In the spring of 2005, Guilds Hollowell formed the limited liability company Katahdin Community Center LLC, and announced plans to secure the building for a downtown arts, culture and retail center.

The effort sparked controversy after several self-imposed deadlines were missed and months of inactivity that culminated when the bank began foreclosure proceedings seeking $122,509 on March 16, 2007.

Councilors Bruce McLean, Jim Mingo and Matthew Polstein, who voted against the purchase, agreed that they wanted the building revitalized, but disliked competing against private investors who might have had good plans for the building.

Polstein suggested Conlogue ask Benjamin whether he would buy the building at the amount of his last bid in exchange for a firm timeline on his development plans.

“I would not want to see the building sell for peanuts for someone doing nothing with it,” Polstein said.

Busque, Cyr and Gonya agreed and expanded the idea to include anyone interested in developing the property.

Adjacent to town hall, the almost 20,000-square-foot building is among the largest commercial spaces on Penobscot Avenue, one of downtown’s main arteries, and in Millinocket. Although structurally sound, it’s too much of a detractor to other businesses to sit idle, councilors said.

If no other plans emerge, the town can raze the building for a green space, small park or parking lot. The town has as much as $158,998 in tax increment financing funds on account that it can put toward buying and razing costs.

Resident Alyce Maragus suggested that “anybody who has any plans with that building be allowed to do [them] before that building is demolished.”

The effort to create a cultural center – and, presumably, the town’s $30,000 investment in it – did produce some benefits, Paul said. Center workers removed wiring, pipes, tiling and fixtures from the building, leaving a shell of a building but effectively saving the town gutting costs, which might have been heavy.

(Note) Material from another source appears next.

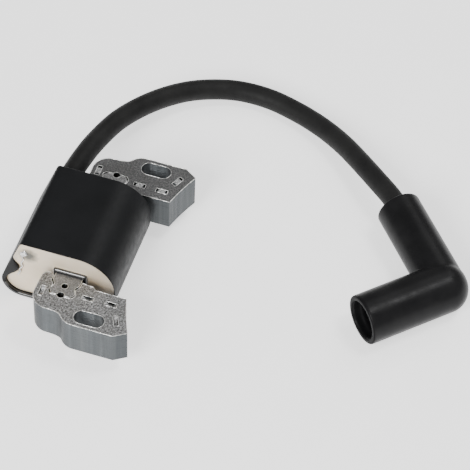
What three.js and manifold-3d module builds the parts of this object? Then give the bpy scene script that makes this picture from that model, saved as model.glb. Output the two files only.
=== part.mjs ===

A contractor who looked at the building at the auction commented that creating a similar shell building today would cost as much as $200,000, McLean said.

Not that this prevented auction attendees from getting a bit wet. Conlogue joked before the meeting that he spent much of his time at the auction trying to find a spot in the building where roof leaks couldn’t get him.

“We ended up getting rained on pretty good,” he said.